When Kyra Burns signed her letter of intent last fall, she passed on the signing ceremony at Blue Springs High School. The recognition, she figured, could come during another ceremony later in the year.


That ceremony never came. The COVID-19 pandemic took care of that, along with the rest of her senior year and gymnastics season.


“I don’t regret anything that’s happened so far,” Burns said. “Everything happens for a reason.”


Rather than look back at what’s been lost, Burns has kept looking ahead toward her future. The letter she signed last fall was to compete in gymnastics at Missouri, and focusing on that promise has helped her endure having her world put on hold.


“Looking forward has definitely kept me motivated,” Burns said in a phone interview. “It makes me more excited for quarantine to be done and what I can do in the future.”


Burns created that future at Xtreme Gymnastics in Lee’s Summit, rising through the ranks to become a level 10 gymnast. A four-time Junior Olympics national qualifier, she was the national all-around uneven bars champion in 2018 and national runner-up in vault last year. She’s also a two-time Region 4 all-around champion.


Burns earned those honors with career-best scores of 9.9 in the vault, 9.75 on the bars, 9.7 in floor exercise, 9.2 on the balance beam and 38.325 all-around. Her vault score may be better, but Burns believes her strength lies in the uneven bars.


“I just love bars,” Burns said. “I used to struggle on it a lot. But as time went on I got better and learned to love it.

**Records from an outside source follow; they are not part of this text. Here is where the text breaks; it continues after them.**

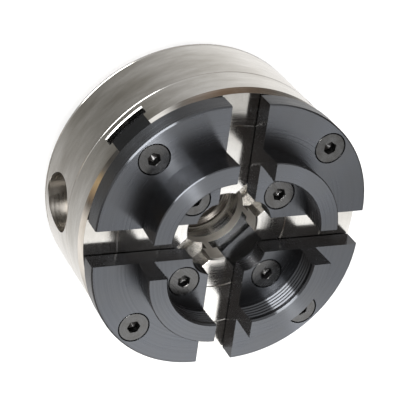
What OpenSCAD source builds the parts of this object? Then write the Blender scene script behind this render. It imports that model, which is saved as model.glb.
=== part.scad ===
// Geared four-jaw scroll chuck, lying on its back with the work-holding jaws up.
// Origin: centre of the spindle insert's rear register face. +Z: along the chuck's axis.

/* [Body] */
// Outside diameter of the body
body_d = 100; // [100:0.5:104]
// Thickness of the front body, from the parting line to the face
front_len = 14.6; // [14.5:0.1:15]
// Thickness of the rear housing
rear_len = 23.4; // [23.2:0.1:24]
// Thickness of the back plate
plate_t = 1.6; // [1.6:0.1:2.4]
// Radial width of the bevel around the front face
bevel_w = 1.0; // [0.5:0.1:1.2]
// Axial length of the bevel around the front face
bevel_len = 2.6; // [1:0.1:3]
// Radius of the open bore through the face
bore_r = 12.3; // [11.5:0.1:12.5]

/* [Jaw slots] */
// Half of the width of a slot's neck
neck_half = 6.7; // [6.3:0.1:6.9]
// Half of the width of a slot's wide part
wide_half = 7.9; // [7.7:0.1:8.2]
// Depth of a slot's neck below the face
neck_depth = 7.4; // [7:0.1:7.6]
// Depth of a slot's floor below the face
slot_depth = 11.6; // [11.5:0.1:11.8]

/* [Jaws] */
// Distance of each jaw from its closed place, at rest
jaw_open = 8.1; // [7.9:0.1:8.6]
// Outside radius of a jaw's base, about its own centre
jaw_r = 42.5; // [40:0.5:43]
// Radius of the centre hole that the closed jaws form
jaw_hole_r = 7.5; // [7.2:0.1:7.6]
// Half of the saw cut between closed jaws
kerf_half = 0.8; // [0.5:0.1:1.2]
// Gap between the face and the underside of the jaws
lift = 0.5; // [0.3:0.1:0.8]
// Thickness of a jaw's base
base_t = 7.23; // [7:0.01:8]
// Height of the gripping ring above a jaw's base
ring_h = 11.23; // [9:0.01:14]
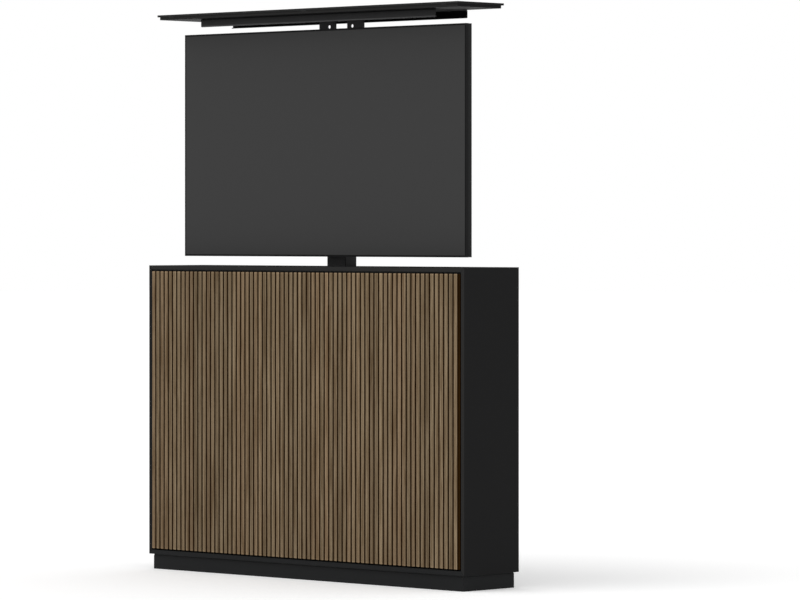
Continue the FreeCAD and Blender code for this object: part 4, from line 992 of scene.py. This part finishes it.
class CABINET_OT_front(bpy.types.Operator):
    """Build the slats and finish the board behind them."""
    bl_idname = "lift_cabinet.front"
    bl_label = "Slatted front"

    tone_spread = 0.09          # how much the tones of the slats differ
    shift = (0.013, 1.37)       # grain's shift from slat to slat, across and along

    def execute(self, context):
        settings = context.scene.lift_cabinet
        eased("front_panel", settings.case.rounding / 2)
        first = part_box("slats_left")[0].x
        spacing = (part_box("slats_middle")[0].x - first) / settings.front.count
        random = np.random.default_rng(settings.front.seed)
        for group in ("slats_left", "slats_middle", "slats_right"):
            self.group(group, spacing, settings.front, random)
        return {"FINISHED"}

    @staticmethod
    def outline(width, low_y, high_y, radius):
        """Quarter circles of the given radius at the front corners, between straight sides."""
        left = arc((radius, low_y + radius), radius, pi, 1.5 * pi, 3)
        right = arc((width - radius, low_y + radius), radius, 1.5 * pi, tau, 3)
        return np.concatenate([[(0, high_y)], left, right, [(width, high_y)]])

    def group(self, node, spacing, front, random):
        """One third of the slats: an outline carried upwards, eased at both ends."""
        low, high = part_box(node)
        width = high.x - low.x - (front.count - 1) * spacing
        outline = self.outline(width, low.y, high.y, front.rounding)
        middle = np.array([width / 2, (low.y + high.y) / 2])
        ease, highlight_reach = front.end_rounding, front.highlight_end
        small = middle + (outline - middle) * (1 - 2 * ease / width)
        small[:, 1] = np.maximum(small[:, 1], low.y)
        levels = [low.z, low.z + ease, low.z + highlight_reach, high.z - highlight_reach, high.z - ease, high.z]
        points, faces = loft([small, outline, outline, outline, outline, small], levels, "Z")
        # Lighter tone at a slat's ends: a painted highlight.
        highlight_gain = np.repeat([1.0, 1.0, 0.0, 0.0, 1.0, 1.0], len(outline)) * front.highlight_gain
        # Sides of a slat take the groove colour: painted shade.
        sides = outline[:, 1] > low.y + front.rounding * 0.9
        groove = np.tile(sides, len(levels)).astype(float)
        shape = Shape()
        for index in range(front.count):
            tone = 1 + self.tone_spread * random.standard_normal()
            warmth = max(0.0, random.uniform(-0.8, 1.0))
            shape.add((points + [low.x + index * spacing, 0, 0], faces), warmth=warmth,
                      tone=tone * (1 + highlight_gain), groove=groove)
        mesh = shape.mesh(node + "_rounded")
        self.unwrap(mesh, low, spacing)
        stand_for(node, "_rounded", mesh)

    def unwrap(self, mesh, low, spacing):
        """Grain coordinates: across is x plus depth, along is z, both shifted for each slat."""
        corners = np.empty(len(mesh.loops), int)
        mesh.loops.foreach_get("vertex_index", corners)
        place = np.empty(len(mesh.vertices) * 3)
        mesh.vertices.foreach_get("co", place)
        place = place.reshape(-1, 3)[corners]
        slat = np.floor((place[:, 0] - low.x) / spacing + 0.1)
        across = place[:, 0] + place[:, 1] + self.shift[0] * slat
        along = place[:, 2] + self.shift[1] * slat + low.x
        layer = mesh.uv_layers.new(name="grain")
        layer.data.foreach_set("uv", np.stack([across, along], axis=1).ravel())


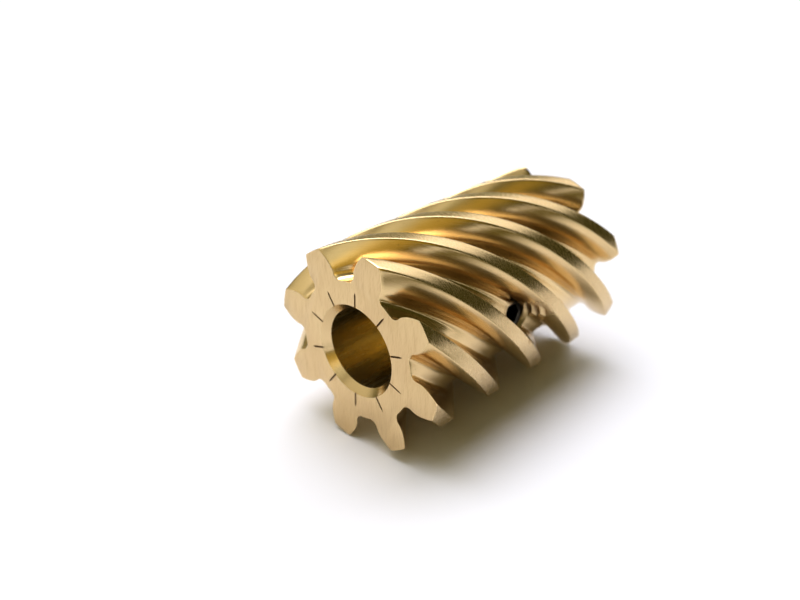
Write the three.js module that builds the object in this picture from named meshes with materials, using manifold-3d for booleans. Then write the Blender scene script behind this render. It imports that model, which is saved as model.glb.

Those accomplishments drew Mizzou’s attention, and Burns happily inked her letter with the Tigers last November. More attention would have been nice, but it didn’t seem very necessary at the time.


“I signed already so I was proud of that,” said Burns, who turned 18 on Wednesday. “I don’t feel like I needed to sign in front of a whole bunch of people. I just felt like I needed to sign for myself.


“I’m super excited to go to Mizzou. As soon as I got on campus it all just felt right.”


Burns won’t be on campus until this fall, and that depends on how long the coronavirus lockdown lasts. Normally she would be training for nationals now, but that meet has been wiped out with the rest of the season. And Xtreme Gymnastics is closed, so she can’t work out there either.


Like so many other athletes in limbo, she’s doing what she can from home to be ready for next fall.


“Right now we’re doing Zoom workouts as a team,” Burns said. “It’s not bad. You’ve got company doing it. We’re mostly doing conditioning, so I can’t do what I need to train.”


It’s been a frustrating pause for Burns, who has been in gymnastics since she was a 3-year-old girl who mimicked every event while watching the 2004 Olympics. But she keeps looking forward, and that has helped her persevere.


“It’s definitely hard being stuck at home,” Burns said. “And it’s hard to find that constant motivation to keep up with school. But it definitely helps when you think that everybody’s going through it and you have a very close family and close friends.”